* Exercise brief *
Please quote the material exactly, every line of it.
━━━━━ Data provided
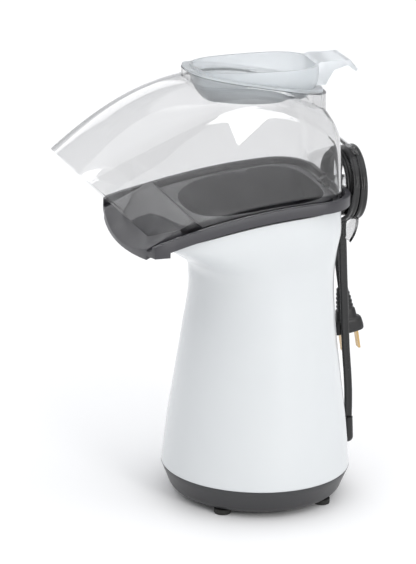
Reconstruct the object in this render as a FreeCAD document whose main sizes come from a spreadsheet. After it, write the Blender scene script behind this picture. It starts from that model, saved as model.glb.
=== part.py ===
"""Hot-air popcorn maker: a white turned-looking housing on a dark base, with a dark chute tray, a clear
hood, a lift-out measuring cup, and the motor, fan, heater and popping chamber inside.

Millimetres. +Z is up and the feet stand on z = 0. The chute faces -Y and the cord hook +Y. The housing
is round about a vertical line at x = 0, y = axis_y, which puts the origin under the middle of the object.
Every driving size is a cell of the sheet "Sizes". Shapes are laid out about the housing's own axis, and
each piece's Placement then carries it to axis_y.
"""
import FreeCAD, Part
import math
import os

import Sketcher
from FreeCAD import Rotation, Vector

DOCUMENT = FreeCAD.newDocument("popcorn_maker")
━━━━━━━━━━
* Result for this exercise *
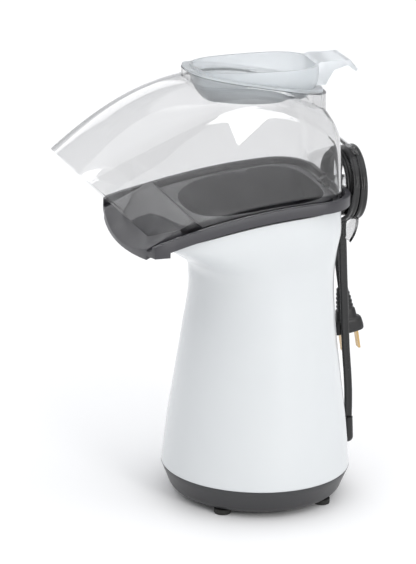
Reconstruct the object in this render as a FreeCAD document whose main sizes come from a spreadsheet. After it, write the Blender scene script behind this picture. It starts from that model, saved as model.glb.
=== part.py ===
"""Hot-air popcorn maker: a white turned-looking housing on a dark base, with a dark chute tray, a clear
hood, a lift-out measuring cup, and the motor, fan, heater and popping chamber inside.

Millimetres. +Z is up and the feet stand on z = 0. The chute faces -Y and the cord hook +Y. The housing
is round about a vertical line at x = 0, y = axis_y, which puts the origin under the middle of the object.
Every driving size is a cell of the sheet "Sizes". Shapes are laid out about the housing's own axis, and
each piece's Placement then carries it to axis_y.
"""
import FreeCAD, Part
import math
import os

import Sketcher
from FreeCAD import Rotation, Vector

DOCUMENT = FreeCAD.newDocument("popcorn_maker")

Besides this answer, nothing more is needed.